All:   And also with you.

A Reading from the Holy Gospel according to St Matthew
All:   Glory to you O Lord

(Mt 13:1-23)
Jesus left the house and sat by the lakeside, but such crowds gathered round him that he got into a bout and sat there.  The people all stood on the beach, and he told them many things in parables.

He said, “Imagine a sower going out to sow.  As he sowed, some seeds fell on the edge of the path, and the birds came and ate them up.  Others fell on patches of rock where they found little soil and sprang up straight away, because there was no depth of earth; but as soon as the sun came up they were scorched and, not having any roots, they withered away.  Others fell among thorns, and the thorns grew up and choked them.  Others fell on rich soil and produced their crop, some a hundredfold, some sixty, some thirty.  Listen, anyone who has ears!”

This is the Word of the Lord


Dialogue

Is there a difference between sounds and noises?  Noises are sounds that we do not like.  Think about it.  Get the children to give lists of sounds and lists of noises: you will see what I mean.

The same sound can be a noise to the different people or even the same person at different times.  Basically, if you choose to ignore it, it is noise.  If you respond to it, it is a sound: When Mom calls you down for dinner, is that a sound?  If Mom calls you to clean your room, is that a noise?

Is there a difference between hearing and listening?  Discuss this, especially in context of what the teacher and the parents say.  Also, people who live near the airport do not hear the planes.  Or is it that they were not listening.  Same with those who live near a mosque: they do not hear the call to prayer.  Interestingly though, Muslims who live near a mosque will hear the call to prayer.

How we can tell if somebody is not listening to us.  Basically, it has no effect on them.  They don’t do what we tell them to do, for example.

Discuss the Bible as readings.  Bible readings contain messages that God wants us to hear; and not just hear, but to do something about it as well.  Just like the Muslims who hear the call to prayer but not the non-Muslims, some of us are listening to God’s word and some do not, even if we all heard it.  What do we do to show that we are listening?

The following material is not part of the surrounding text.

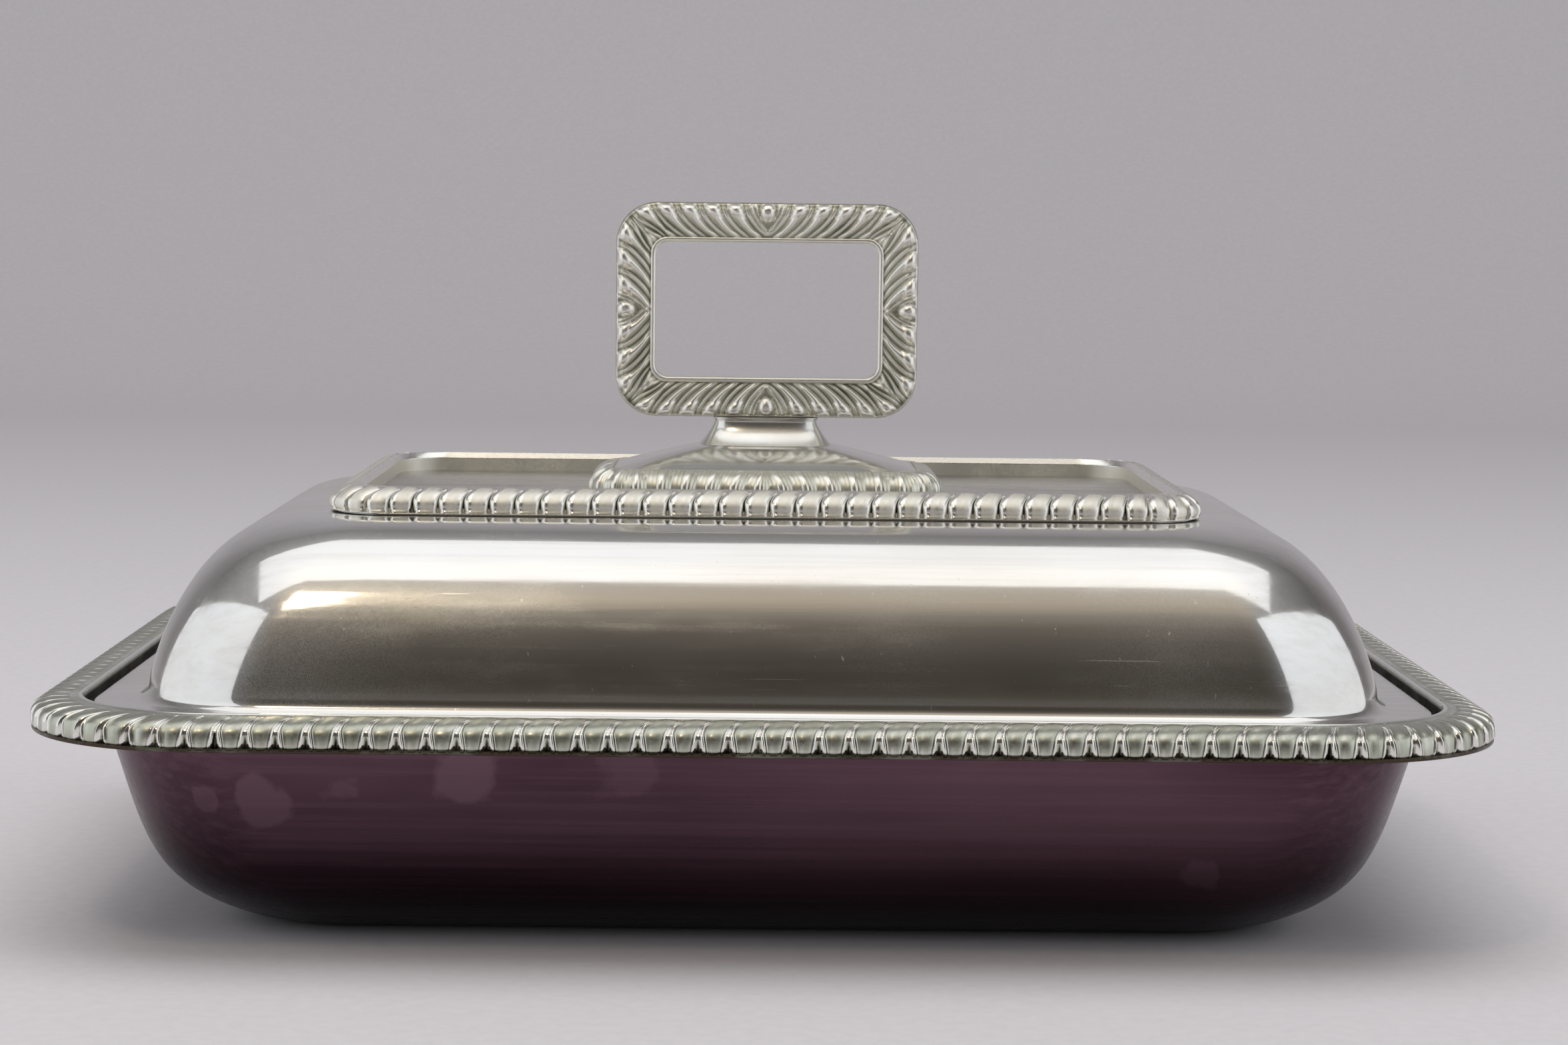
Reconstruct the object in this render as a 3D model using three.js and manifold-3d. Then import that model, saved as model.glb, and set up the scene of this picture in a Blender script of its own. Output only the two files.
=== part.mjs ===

Will it be much use if we were to learn so much about God and not do anything about it?

Link this up with the Gospel passage.  You may need to refer to the longer alternative version.  Discuss who will be which seed and what you need to do to avoid being the seed that do not grow.  It is more than just listening: you have to show that you are listening by the things you do.


If you hear the Word of God, did you even hear what was said?  If you did hear, were you listening?  If you listened and understood, did you choose to ignore it?  If you chose instead to let it take root in you, then you are the fruitful crop that Jesus mentioned in the parable.